PASSUGGER GESCHICHTEN | № 3
Hinter der Kamera
Leicht macht es sich der Mann nicht. Der Hamburger Fotograf Johann Cohrs ist Spezialist für das Abbilden von Flüssigkeiten. Aber er mag es nicht, wenn diese ausser Form geraten. Also drückt er erst auf den Auslöser seiner Kamera, wenn er das Motiv aufgeräumt hat. Aufräumen im Corhs’schen Universum heisst vor allen: Den Flüssigkeiten Struktur verleihen — Verläufe, Durchsichten, auch mal Kanten.
So auch bei den Fotos, die er im Januar 2017 für Passugger kreiert hat (die Motive auf dieser Website). «Ich wollte das Pure und Schöne des Wassers abbilden», sagt er. «Meine Ambition war, das Wasser als solches erkennbar zu machen, ihm aber eine Ästhetik zu verleihen, die meinen persönlichen und künstlerischen Anforderungen entspricht.»

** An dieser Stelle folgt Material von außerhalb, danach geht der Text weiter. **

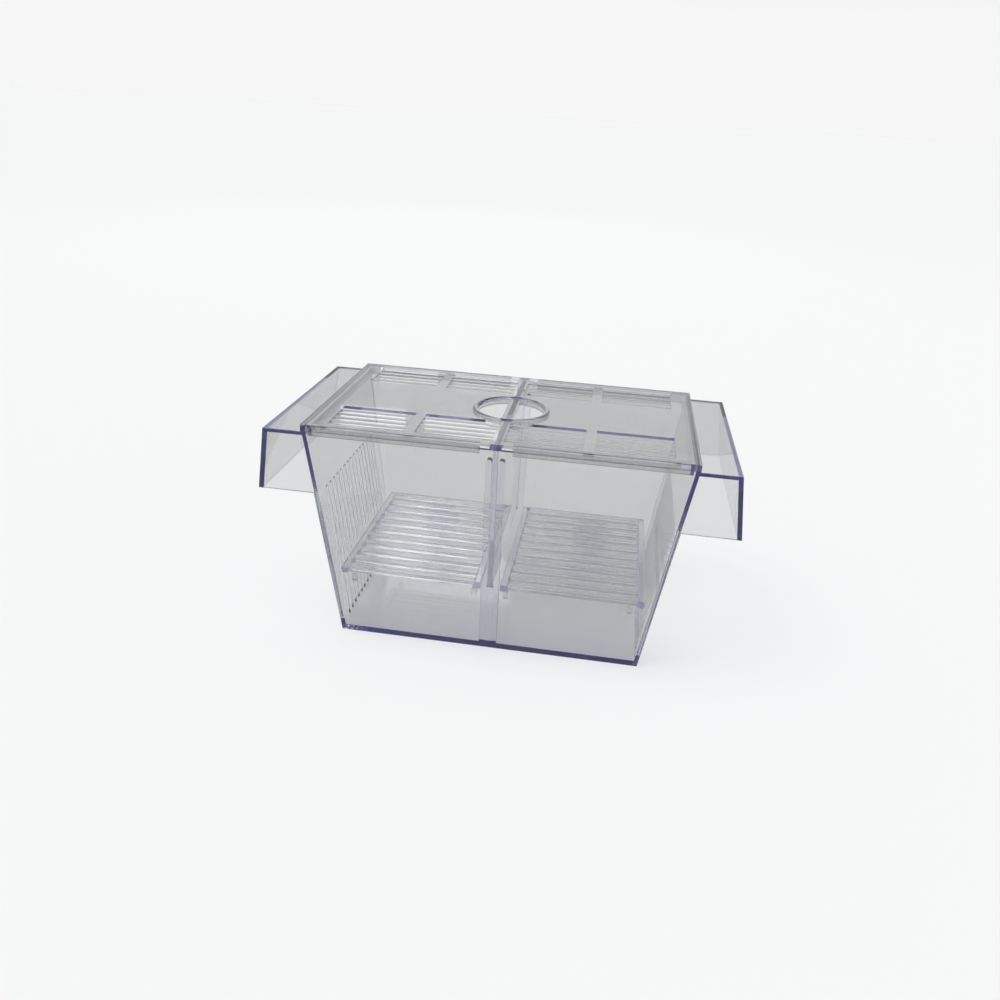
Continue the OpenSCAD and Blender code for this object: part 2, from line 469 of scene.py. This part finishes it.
@dataclass
class SuctionCup(NewPiece):
    """A soft cup: a head inside the wall, a neck through it, a collar and a flared bell.

    Attributes:
        middle_mm: Where the axis leaves the wall's outer face, for the right cup.
        spin_steps: Faces round the cup.
        head_mm: Section of the head and neck: radius, then distance out of the wall.
        bell_back_mm: Section of the collar and of the bell's back.
        bell_face_mm: Section of the lip and of the hollow face.
    """

    middle_mm: tuple[float, float, float] = (40.0, 43.0, 16.0)
    spin_steps: int = 48
    head_mm: tuple[tuple[float, float], ...] = (
        (0.0, -4.01),
        (2.6, -4.01),
        (3.4, -3.21),
        (3.4, -2.01),
        (2.4, -2.01),
        (2.4, 0.34),
        (3.8, 0.34),
    )
    bell_back_mm: tuple[tuple[float, float], ...] = (
        (3.8, 1.54),
        (5.4, 2.1),
        (7.2, 2.9),
        (8.8, 3.8),
        (9.7, 4.6),
    )
    bell_face_mm: tuple[tuple[float, float], ...] = (
        (10.0, 5.6),
        (8.9, 5.6),
        (8.0, 4.7),
        (6.4, 3.7),
        (4.4, 2.9),
        (2.2, 2.6),
        (0.0, 2.54),
    )

    def build(self, side: Side) -> None:
        """Spins the cup's section about its axis and places it.

        Args:
            side: The end of the box that the cup belongs to.
        """
        shape = bmesh.new()
        section = [
            shape.verts.new((radius * MM, out * MM, 0.0))
            for radius, out in (*self.head_mm, *self.bell_back_mm, *self.bell_face_mm)
        ]
        lines = [shape.edges.new(pair) for pair in zip(section, section[1:])]
        bmesh.ops.spin(
            shape,
            geom=[*section, *lines],
            cent=(0, 0, 0),
            axis=(0, 1, 0),
            angle=2 * math.pi,
            steps=self.spin_steps,
            use_merge=True,
        )
        bmesh.ops.remove_doubles(shape, verts=shape.verts, dist=WELD)
        bmesh.ops.recalc_face_normals(shape, faces=shape.faces)
        self.round_corners(shape)
        x, y, z = self.middle_mm
        turn = -1 if side is Side.LEFT else 1
        bmesh.ops.translate(shape, verts=shape.verts, vec=(turn * x * MM, y * MM, z * MM))
        self.place(shape)


@dataclass
class Tank:
    """The tank with its floats, slots, rails and pegs, and the two cups in its back wall.

    Attributes:
        styrene: The plastic of the tank.
        vinyl: The plastic of the cups.
        cup_fold_deg: How far the cups' soft skin can fold and still be one surface.
    """

    styrene: bpy.types.Material
    vinyl: bpy.types.Material
    cup_fold_deg: float = 24.0

    def build(self) -> None:
        """Dresses the tank and builds its cups."""
        CadPiece("tank_body", self.styrene).dress()
        for side in Side:
            SuctionCup(
                f"suction_cup_{side.value}",
                "tank",
                self.vinyl,
                slot="clear_vinyl",
                fold_deg=self.cup_fold_deg,
            ).build(side)


@dataclass
class Lid:
    """The loose lid with its vents and feeding ring.

    Attributes:
        styrene: The plastic of the lid.
    """

    styrene: bpy.types.Material

    def build(self) -> None:
        """Dresses the lid."""
        CadPiece("lid", self.styrene).dress()


@dataclass
class Insides:
    """What lifts out of the tank: the divider and the two gratings.

    Attributes:
        satin: The plastic of the gratings.
        plate: The plastic of the divider.
        plate_round_mm: Radius on the divider's corners.
        bar_round_mm: Radius on the gratings' bars and strips.
    """

    satin: bpy.types.Material
    plate: bpy.types.Material
    plate_round_mm: float = 0.2
    bar_round_mm: float = 0.4

    def build(self) -> None:
        """Builds the divider and the gratings."""
        RoundedPiece("divider", "divider", self.plate, round_mm=self.plate_round_mm).build()
        for side in Side:
            node = f"grating_{side.value}"
            RoundedPiece(node, node, self.satin, round_mm=self.bar_round_mm).build()


@dataclass(frozen=True)
class Lamp:
    """A soft lamp that faces the breeding box.

    Attributes:
        name: Its name.
        place: Where it hangs, in metres.
        size: Its width and height in metres.
        watts: Its power.
        roll_deg: How far it is turned about the line to the box.
        aim: What it faces, in metres.
    """

    name: str
    place: tuple[float, float, float]
    size: tuple[float, float]
    watts: float
    roll_deg: float = 0.0
    aim: tuple[float, float, float] = (0.0, 0.0, 0.05)

    def hang(self) -> None:
        """Hangs the lamp, out of the camera's sight."""
        lamp = bpy.data.lights.new(self.name, "AREA")
        lamp.shape = "RECTANGLE"
        lamp.size, lamp.size_y = self.size
        lamp.energy = self.watts
        holder = bpy.data.objects.new(self.name, lamp)
        holder.location = self.place
        holder.rotation_mode = "QUATERNION"
        towards = Vector(self.aim) - Vector(self.place)
        level = towards.to_track_quat("-Z", "Y")
        holder.rotation_quaternion = level @ Quaternion((0, 0, 1), math.radians(self.roll_deg))
        holder.visible_camera = False
        bpy.context.scene.collection.objects.link(holder)


# The strips are weak: the vents of the lid's left half mirror them as bright streaks.
LAMPS = (
    Lamp("left_soft_box", (-0.41, 1.53, 0.89), (0.5, 0.16), 0.42),
    Lamp("front_outer_strip", (-0.586, 1.778, 0.755), (0.175, 0.052), 0.03, -5.0),
    Lamp("front_inner_strip", (-0.352, 1.831, 0.775), (0.203, 0.052), 0.0285, -5.0),
    Lamp("back_outer_strip", (-0.515, 1.89, 0.665), (0.16, 0.039), 0.021, -3.5),
    Lamp("back_inner_strip", (-0.306, 1.931, 0.677), (0.179, 0.039), 0.0168, -3.5),
    Lamp("right_soft_box", (2.0, -0.9, 1.4), (0.6, 0.9), 2.0),
)


@dataclass
class Studio:
    """The pale floor, the soft lights and the camera at the photograph's angle.

    Attributes:
        floor_tint: The floor's paint.
        floor_half: Half of the floor's width in metres.
        floor_level_mm: Height of the floor, a hair below the tank.
        horizon_tint: The world at the horizon, as pale as the lit floor.
        zenith_tint: The world overhead.
        sky_rise: How steeply up, from 0 to 1, the world starts and ends its change of tint.
        sky_strength: Strength of the world's light.
        ceiling_strength: Strength of the broad ceiling light.
        ceiling_width_deg: Its width, as seen from the box.
        ceiling_from: The direction that it comes from.
        eye: The camera's place in metres.
        pitch_deg: How far the camera looks down.
        yaw_deg: How far it looks to the right of straight ahead.
        roll_deg: How far it is turned about its line of sight.
        focal_px: Its focal length in pixels of the picture.
        picture_px: The picture's width.
        sensor_mm: The sensor's width.
        sight_m: The nearest and the farthest thing that it sees.
    """

    floor_tint: str = "#F2F2F2"
    floor_half: float = 60.0
    floor_level_mm: float = -0.3
    horizon_tint: str = "#F6F6F6"
    zenith_tint: str = "#B6B7B8"
    sky_rise: tuple[float, float] = (0.1, 0.5)
    sky_strength: float = 1.0
    ceiling_strength: float = 1.85
    ceiling_width_deg: float = 40.0
    ceiling_from: tuple[float, float, float] = (-0.5, -0.25, 1.0)
    eye: tuple[float, float, float] = (0.0423, -0.35986, 0.21778)
    pitch_deg: float = 24.41
    yaw_deg: float = -7.19
    roll_deg: float = 3.27
    focal_px: float = 856.08
    picture_px: float = 1000.0
    sensor_mm: float = 36.0
    sight_m: tuple[float, float] = (0.01, 200.0)

    def build(self) -> None:
        """Builds all of it."""
        self.build_floor()
        self.build_sky()
        self.build_ceiling()
        for lamp in LAMPS:
            lamp.hang()
        self.build_camera()

    def build_floor(self) -> None:
        """Lays a wide plain floor, a hair below the tank so that the two share no plane."""
        shape = bmesh.new()
        bmesh.ops.create_grid(shape, x_segments=1, y_segments=1, size=self.floor_half)
        bmesh.ops.translate(shape, verts=shape.verts, vec=(0, 0, self.floor_level_mm * MM))
        mesh = bpy.data.meshes.new("floor")
        shape.to_mesh(mesh)
        shape.free()
        floor = bpy.data.objects.new("floor", mesh)
        bpy.context.scene.collection.objects.link(floor)
        paint = bpy.data.materials.new("matt_floor_paint")
        paint.use_nodes = True
        tree = paint.node_tree
        tree.nodes.clear()
        matt = add_node(tree, "ShaderNodeBsdfDiffuse", {"Color": linear(self.floor_tint)})
        add_node(tree, "ShaderNodeOutputMaterial", {"Surface": matt.outputs["BSDF"]})
        mesh.materials.append(paint)

    def build_sky(self) -> None:
        """Lights the world: as pale as the floor at the horizon, and greyer overhead."""
        world = bpy.data.worlds.new("studio")
        bpy.context.scene.world = world
        world.use_nodes = True
        tree = world.node_tree
        tree.nodes.clear()
        way = add_node(tree, "ShaderNodeTexCoord").outputs["Generated"]
        height = add_node(tree, "ShaderNodeSeparateXYZ", {"Vector": way})
        starts, ends = self.sky_rise
        rise = add_node(
            tree,
            "ShaderNodeMapRange",
            {"Value": height.outputs["Z"], "From Min": starts, "From Max": ends},
        )
        blend = add_node(
            tree, "ShaderNodeMix", {"Factor": rise.outputs["Result"]}, data_type="RGBA"
        )
        for socket, tint in zip(
            (sock for sock in blend.inputs if sock.type == "RGBA"),
            (self.horizon_tint, self.zenith_tint),
        ):
            socket.default_value = linear(tint)
        colour = next(out for out in blend.outputs if out.type == "RGBA")
        back = add_node(
            tree, "ShaderNodeBackground", {"Color": colour, "Strength": self.sky_strength}
        )
        add_node(tree, "ShaderNodeOutputWorld", {"Surface": back.outputs["Background"]})

    def build_ceiling(self) -> None:
        """Adds the broad ceiling light, which gives the box its soft shadow."""
        sun = bpy.data.lights.new("ceiling", "SUN")
        sun.energy = self.ceiling_strength
        sun.angle = math.radians(self.ceiling_width_deg)
        holder = bpy.data.objects.new("ceiling", sun)
        holder.rotation_mode = "QUATERNION"
        holder.rotation_quaternion = (-Vector(self.ceiling_from)).to_track_quat("-Z", "Y")
        # The outer faces don't mirror it: its edge would show as a white patch on the lid.
        holder.visible_glossy = False
        bpy.context.scene.collection.objects.link(holder)

    def build_camera(self) -> None:
        """Sets the camera at the photograph's angle."""
        lens = bpy.data.cameras.new("camera")
        lens.sensor_width = self.sensor_mm
        lens.lens = self.focal_px * self.sensor_mm / self.picture_px
        lens.clip_start, lens.clip_end = self.sight_m
        camera = bpy.data.objects.new("camera", lens)
        pitch = math.radians(self.pitch_deg)
        yaw = math.radians(self.yaw_deg)
        ahead = Vector(
            (
                math.sin(yaw) * math.cos(pitch),
                math.cos(yaw) * math.cos(pitch),
                -math.sin(pitch),
            )
        )
        roll = Quaternion(ahead, -math.radians(self.roll_deg))
        camera.location = self.eye
        camera.rotation_mode = "QUATERNION"
        camera.rotation_quaternion = roll @ ahead.to_track_quat("-Z", "Y")
        bpy.context.scene.collection.objects.link(camera)
        bpy.context.scene.camera = camera


def set_light_paths() -> None:
    """Lets light cross every wall of the box, and sets the plain view transform."""
    scene = bpy.context.scene
    scene.view_settings.view_transform = "Standard"
    scene.cycles.max_bounces = WALL_BOUNCES
    scene.cycles.transmission_bounces = WALL_BOUNCES
    scene.cycles.glossy_bounces = MIRROR_BOUNCES
    scene.cycles.transparent_max_bounces = WALL_BOUNCES
    scene.cycles.volume_bounces = 0


def main() -> None:
    """Builds the box and its studio."""
    logging.basicConfig(level=logging.INFO, format="%(message)s")
    set_light_paths()
    Tank(SHADE_PAINTED_CRYSTAL_POLYSTYRENE.make(), SOFT_VINYL.make()).build()
    Lid(SHADE_PAINTED_LID_POLYSTYRENE.make()).build()
    Insides(SATIN_LIGHT_PAINTED_POLYSTYRENE.make(), PALE_PLATE.make()).build()
    Studio().build()


if __name__ == "__main__":
    main()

Cohrs, Jahrgang 1981, sitzt in seinem Hamburger Studio und erzählt, wie es zu seiner Arbeit für Passugger gekommen ist. Es stimme schon, mit Flüssigkeiten kenne er sich gut aus und die Arbeit mit liquiden Stoffen fasziniere ihn. Dass er mit Elementen, die keine festen Grenzen haben, so gut umgehen kann, die Geduld und Detailverliebtheit, die es erfordert, sie optisch einzufangen, liegt wohl aber auch an seinem Charakter. Cohrs beschreibt sich selbst als perfektionistisch, als jemand, der grossen Wert auf Qualität legt, als hinterfragend. Aber auch als jemand, der «irre Spass» an seiner Arbeit hat. Man glaubt es ihm, noch bevor er erwähnt, sich bereits in der elften Klasse ernsthaft mit Fotografie auseinandergesetzt zu haben. Das Fotografieren zum Beruf zu machen, sei trotzdem nicht von vornherein festgestanden.

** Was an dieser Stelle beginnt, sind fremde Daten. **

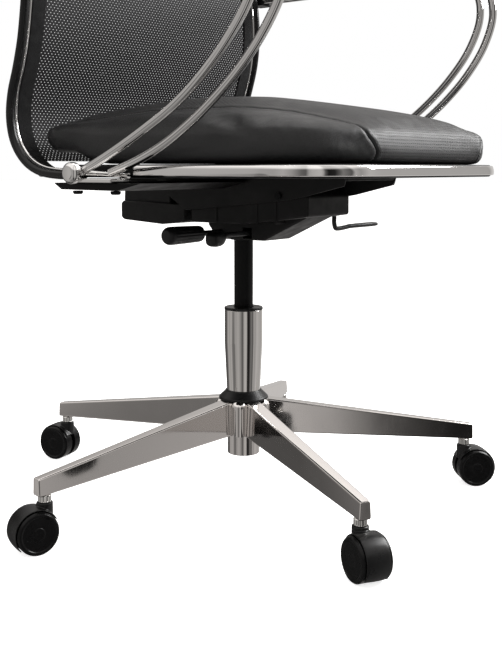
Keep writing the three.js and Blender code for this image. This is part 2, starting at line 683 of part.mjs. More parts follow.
addPiece(chair, 'seat_plate', seatPlate(), steelBlack);
addPiece(chair, 'back_carrier', backCarrier(), plasticBlack);
const panOutline = seatOutline(TRIM.thickness + 0.4, PAN.rear, 36);
addPiece(chair, 'seat_pan', slab(panOutline, PAN.bottom, PAN.top), plasticBlack);
addPiece(chair, 'seat_cushion', cushionSolid(), leatherBlack);
addPiece(chair, 'seat_trim', seatTrim(), chrome);
chair.add(armSet('left', 1));
chair.add(armSet('right', -1));
addPiece(chair, 'back_frame', backFrame(), steelBlack);
addPiece(chair, 'back_trim', backLoop(BACK_TRIM_INSET, BACK_MESH_START, BACK_TRIM_RADIUS, 4), chrome);
addPiece(chair, 'back_mesh', backMesh(), meshBlack);

export default chair;
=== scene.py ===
"""Looks of a swivel office chair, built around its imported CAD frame."""

import math

import bmesh
import bpy
import numpy as np
from mathutils import Matrix, Vector
from mathutils.bvhtree import BVHTree


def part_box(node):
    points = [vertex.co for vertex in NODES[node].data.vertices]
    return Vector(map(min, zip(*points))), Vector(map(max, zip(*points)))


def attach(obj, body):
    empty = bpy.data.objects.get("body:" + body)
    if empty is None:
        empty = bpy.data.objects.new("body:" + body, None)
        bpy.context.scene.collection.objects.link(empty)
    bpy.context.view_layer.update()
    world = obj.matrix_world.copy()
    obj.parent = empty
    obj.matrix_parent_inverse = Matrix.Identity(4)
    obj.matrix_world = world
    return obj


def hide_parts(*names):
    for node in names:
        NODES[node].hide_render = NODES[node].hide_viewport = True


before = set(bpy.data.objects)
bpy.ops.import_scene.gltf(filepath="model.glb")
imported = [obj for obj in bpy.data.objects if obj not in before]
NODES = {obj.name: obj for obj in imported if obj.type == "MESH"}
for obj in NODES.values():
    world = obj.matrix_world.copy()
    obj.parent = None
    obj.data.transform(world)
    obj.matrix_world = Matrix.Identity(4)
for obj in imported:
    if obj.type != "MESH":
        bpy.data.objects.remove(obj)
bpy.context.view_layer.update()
MM = 0.001

# ---------------------------------------------------------------- places, in mm from the column axis
tube_low, tube_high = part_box("column_tube")
AXIS = (tube_low + tube_high) / 2
BASE_FOOT = 54.5
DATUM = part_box("star_base")[0].z / MM - BASE_FOOT  # heights are measured from just above the floor


def at(x, y, z):
    """A point in the row frame, in metres, from millimetres beside the column axis."""
    return Vector((AXIS.x + x * MM, AXIS.y + y * MM, (DATUM + z) * MM))


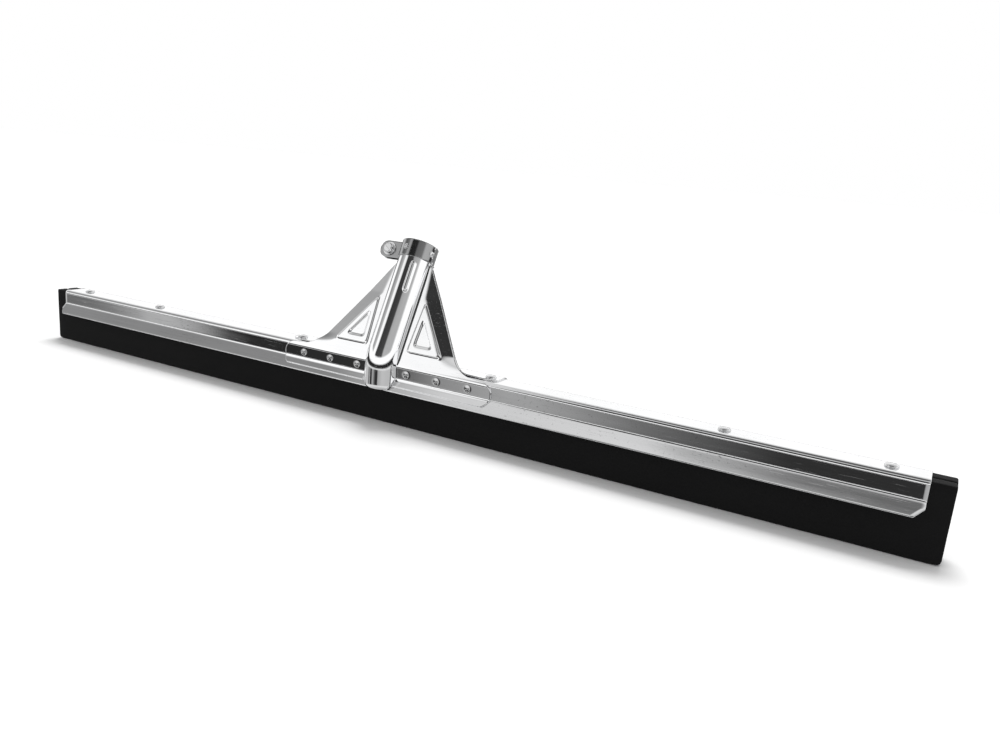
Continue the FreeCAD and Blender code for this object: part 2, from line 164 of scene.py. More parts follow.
def sheet_grid(columns: int, rows: int, place: Callable[[int, int], Vector]) -> bmesh.types.BMesh:
    """A grid whose vertices are put on a pressed surface.

    Args:
        columns: The number of vertices across.
        rows: The number of vertices down.
        place: Gives the place of the vertex at a column and a row.

    Returns:
        The new mesh.
    """
    bm = bmesh.new()
    bmesh.ops.create_grid(bm, x_segments=columns - 1, y_segments=rows - 1, size=1.0)
    for vertex in bm.verts:
        column = round((vertex.co.x + 1.0) / 2.0 * (columns - 1))
        row = round((vertex.co.y + 1.0) / 2.0 * (rows - 1))
        vertex.co = place(column, row)
    bmesh.ops.remove_doubles(bm, verts=bm.verts[:], dist=MERGE)
    bmesh.ops.dissolve_degenerate(bm, dist=MERGE, edges=bm.edges[:])
    return bm


def face_outwards(bm: bmesh.types.BMesh, outward: Vector) -> None:
    """Turns an open sheet's faces so that most of its area looks along outward."""
    if sum((f.normal * f.calc_area() for f in bm.faces), Vector()).dot(outward) < 0:
        bmesh.ops.reverse_faces(bm, faces=bm.faces[:])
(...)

Lange hat er sich auch vorstellen können, Architekt zu werden. Diese Affinität ist in seiner Arbeit unverkennbar und spiegelt sich auch in den Erwartungen, den Anforderungen, die er an sich selbst stellt. Auf die Frage, worin er sich von anderen Fotografen unterscheide, antwortet Cohrs nach kurzem Nachdenken: «Durch meine klare, reduzierte Bildsprache. Meine Arbeit zeigt das Wesentliche. Sie ist nicht werberisch.» Den letzten Begriff apostrophiert er mit seinen Fingern; er weiss, das ist keine fest umrissene Kategorie. Dann schiebt er nach «ich bin leise und fleissig».
Seine Inspiration? «Alles, was ich zu sehen bekomme. Kunst, Design. Und immer wieder Formen. Ich nehme überall Formen wahr. Gitter in der Strasse, ein Zaun, Türen in der U-Bahn.»

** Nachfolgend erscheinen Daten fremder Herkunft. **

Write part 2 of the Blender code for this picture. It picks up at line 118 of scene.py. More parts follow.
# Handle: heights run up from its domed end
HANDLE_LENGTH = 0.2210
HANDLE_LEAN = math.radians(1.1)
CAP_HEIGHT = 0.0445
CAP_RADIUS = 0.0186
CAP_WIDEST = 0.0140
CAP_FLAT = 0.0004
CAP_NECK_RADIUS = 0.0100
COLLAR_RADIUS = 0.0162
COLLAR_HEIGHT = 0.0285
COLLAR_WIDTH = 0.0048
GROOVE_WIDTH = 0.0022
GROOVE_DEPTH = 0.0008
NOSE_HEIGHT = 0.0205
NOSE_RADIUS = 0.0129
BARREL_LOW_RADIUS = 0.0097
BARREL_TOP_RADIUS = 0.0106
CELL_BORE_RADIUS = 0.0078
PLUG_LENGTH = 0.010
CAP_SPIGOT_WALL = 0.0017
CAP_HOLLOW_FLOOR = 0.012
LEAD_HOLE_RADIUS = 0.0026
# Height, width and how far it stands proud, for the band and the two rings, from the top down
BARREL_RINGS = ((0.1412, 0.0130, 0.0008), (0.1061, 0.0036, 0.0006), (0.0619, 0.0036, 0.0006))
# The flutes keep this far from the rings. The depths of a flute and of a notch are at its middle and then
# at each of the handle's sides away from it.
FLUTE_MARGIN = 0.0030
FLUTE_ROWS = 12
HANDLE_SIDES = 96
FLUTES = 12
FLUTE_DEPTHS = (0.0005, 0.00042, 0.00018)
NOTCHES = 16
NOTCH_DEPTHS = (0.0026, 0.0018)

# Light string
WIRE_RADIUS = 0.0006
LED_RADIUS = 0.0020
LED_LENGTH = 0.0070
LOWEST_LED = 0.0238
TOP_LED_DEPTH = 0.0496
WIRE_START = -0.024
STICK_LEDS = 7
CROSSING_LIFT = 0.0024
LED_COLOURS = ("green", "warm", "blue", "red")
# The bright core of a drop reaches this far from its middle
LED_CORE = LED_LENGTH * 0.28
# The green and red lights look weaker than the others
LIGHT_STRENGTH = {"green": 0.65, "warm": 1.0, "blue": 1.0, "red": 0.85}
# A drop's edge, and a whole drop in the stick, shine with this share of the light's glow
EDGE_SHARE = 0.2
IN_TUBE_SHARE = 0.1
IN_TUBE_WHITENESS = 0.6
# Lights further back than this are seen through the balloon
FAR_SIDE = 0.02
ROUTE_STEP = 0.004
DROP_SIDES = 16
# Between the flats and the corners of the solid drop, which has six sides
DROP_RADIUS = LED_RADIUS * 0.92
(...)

Doch zurück zu seiner Arbeit für Passugger. Erst habe er sich zusammen mit der Art-Direktion überlegt, die Passugger-Motive rau und spritzig anzulegen. «Das war unsere erste Assoziation mit Mineralwasser aus den Bergen Graubündens.» Die längere Auseinandersetzung mit dem Unternehmen habe aber zu einer Abkehr von dieser Idee geführt. «Der Rückkauf, überhaupt die Firmenphilosophie…», sinniert er. «Die schönen, hochwertigen Flaschen. Die entsprechen ganz meiner Vorstellung von gutem Produktdesign.» So habe man sich «für den ruhigen und weichen Ansatz» entschieden, den wir kennen.
Entstanden sind die Motive im Licht von Lampen der Schweizer Firma Broncolor; Cohrs schwört darauf. Genauso wie auf seine Kamera — eine dänische Phase One. Bewegt hat er das Wasser für seine Motive mit Druckluft. Aus einem Kompressor, mit dem er lange laboriert hat. «Ich wollte einfach unbedingt diese homogene Durchsicht erreichen», erklärt er. Später wird er noch ausführen, dass er neben seinem Fotostudio eine Werkstatt hat, in der er extensiv mit Materialien und ihren Aggregatzuständen experimentiert, bevor er sie vor die Kamera bringt.
Leicht macht es sich der Mann nicht.